◆ **Exercise details**
Keep only the lines from the top of the listing through the one with "boom_y = -120", and reproduce them unaltered.

◆ **Source data**

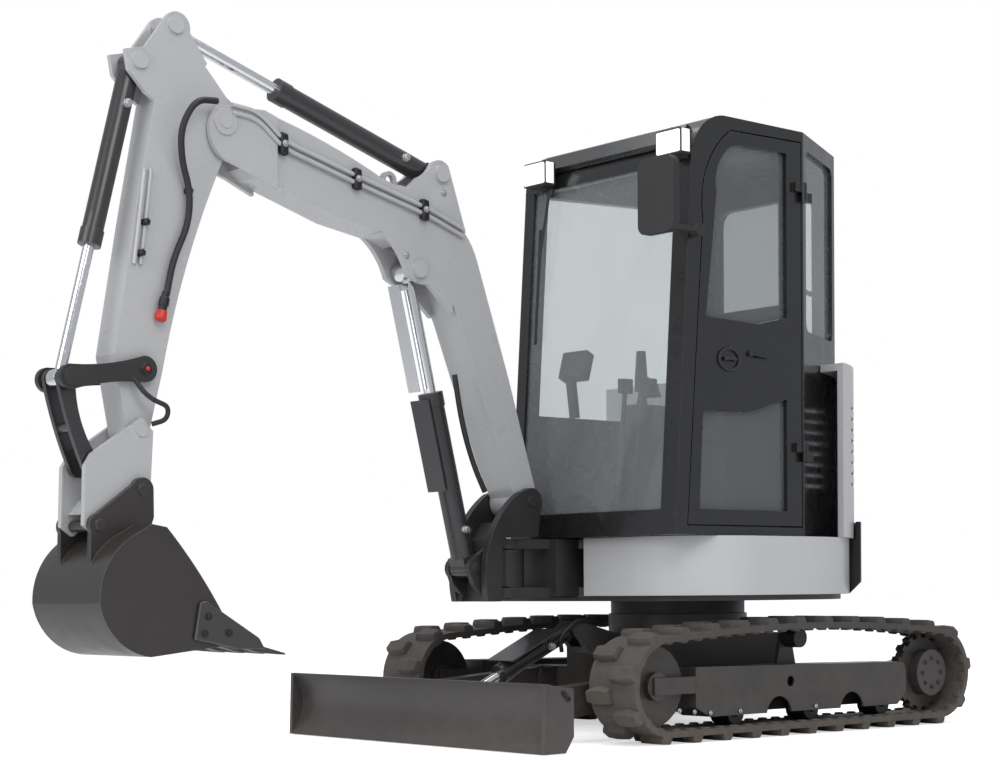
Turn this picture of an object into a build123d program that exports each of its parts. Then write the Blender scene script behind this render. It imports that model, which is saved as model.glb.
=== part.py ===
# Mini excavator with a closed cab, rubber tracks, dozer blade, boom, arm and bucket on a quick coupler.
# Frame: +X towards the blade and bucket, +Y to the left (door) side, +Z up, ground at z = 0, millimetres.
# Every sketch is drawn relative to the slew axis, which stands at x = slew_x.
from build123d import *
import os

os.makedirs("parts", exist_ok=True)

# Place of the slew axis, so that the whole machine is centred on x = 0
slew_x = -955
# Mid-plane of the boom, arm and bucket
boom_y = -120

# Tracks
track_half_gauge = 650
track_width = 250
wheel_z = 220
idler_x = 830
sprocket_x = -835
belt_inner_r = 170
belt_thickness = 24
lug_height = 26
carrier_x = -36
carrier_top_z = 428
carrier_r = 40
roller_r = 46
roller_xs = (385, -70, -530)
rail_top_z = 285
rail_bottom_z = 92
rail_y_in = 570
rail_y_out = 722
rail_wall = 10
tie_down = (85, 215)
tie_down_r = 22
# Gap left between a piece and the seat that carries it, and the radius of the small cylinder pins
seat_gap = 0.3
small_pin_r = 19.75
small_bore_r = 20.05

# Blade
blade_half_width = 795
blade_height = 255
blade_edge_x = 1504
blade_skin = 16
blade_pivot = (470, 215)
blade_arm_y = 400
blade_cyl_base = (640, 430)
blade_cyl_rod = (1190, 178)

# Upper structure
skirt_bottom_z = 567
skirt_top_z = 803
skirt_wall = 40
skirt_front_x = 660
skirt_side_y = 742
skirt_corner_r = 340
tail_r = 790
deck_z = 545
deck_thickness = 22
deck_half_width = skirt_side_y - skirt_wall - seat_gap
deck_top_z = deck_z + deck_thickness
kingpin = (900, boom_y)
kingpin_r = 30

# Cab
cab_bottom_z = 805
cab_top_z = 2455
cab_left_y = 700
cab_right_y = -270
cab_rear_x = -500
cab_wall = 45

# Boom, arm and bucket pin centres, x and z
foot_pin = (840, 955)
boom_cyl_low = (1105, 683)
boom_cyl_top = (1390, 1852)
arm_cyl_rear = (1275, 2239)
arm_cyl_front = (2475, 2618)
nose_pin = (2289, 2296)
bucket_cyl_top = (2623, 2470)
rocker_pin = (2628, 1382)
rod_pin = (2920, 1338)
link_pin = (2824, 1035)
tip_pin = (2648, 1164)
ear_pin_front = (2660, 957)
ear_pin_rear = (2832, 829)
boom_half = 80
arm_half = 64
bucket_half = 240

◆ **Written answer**
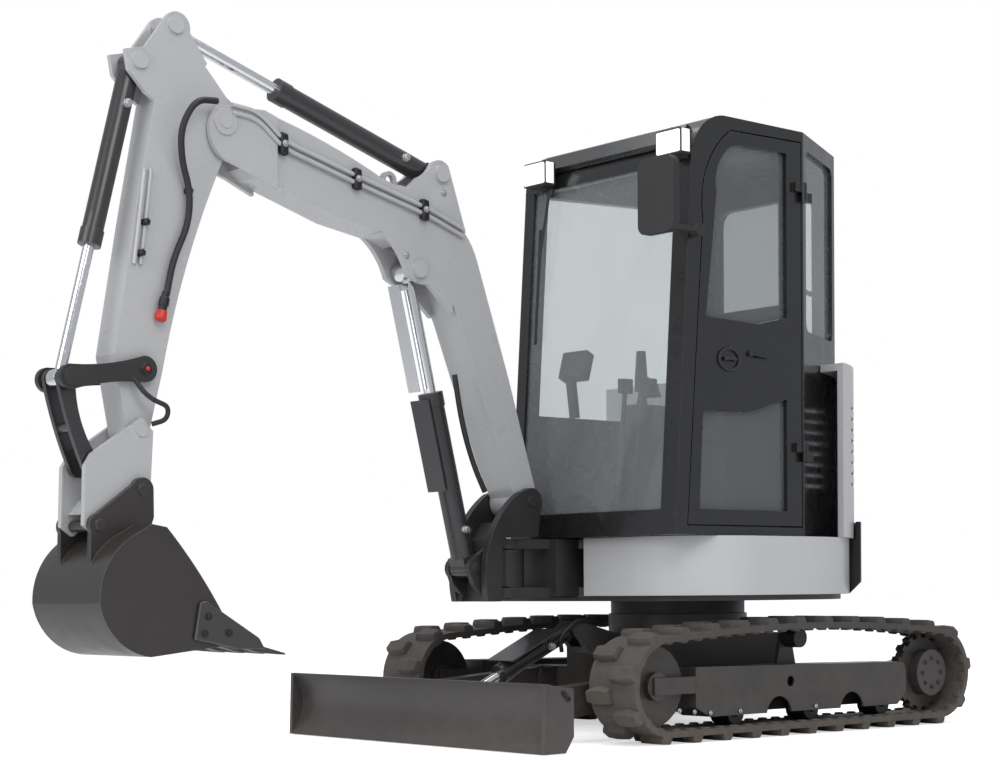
Turn this picture of an object into a build123d program that exports each of its parts. Then write the Blender scene script behind this render. It imports that model, which is saved as model.glb.
=== part.py ===
# Mini excavator with a closed cab, rubber tracks, dozer blade, boom, arm and bucket on a quick coupler.
# Frame: +X towards the blade and bucket, +Y to the left (door) side, +Z up, ground at z = 0, millimetres.
# Every sketch is drawn relative to the slew axis, which stands at x = slew_x.
from build123d import *
import os

os.makedirs("parts", exist_ok=True)

# Place of the slew axis, so that the whole machine is centred on x = 0
slew_x = -955
# Mid-plane of the boom, arm and bucket
boom_y = -120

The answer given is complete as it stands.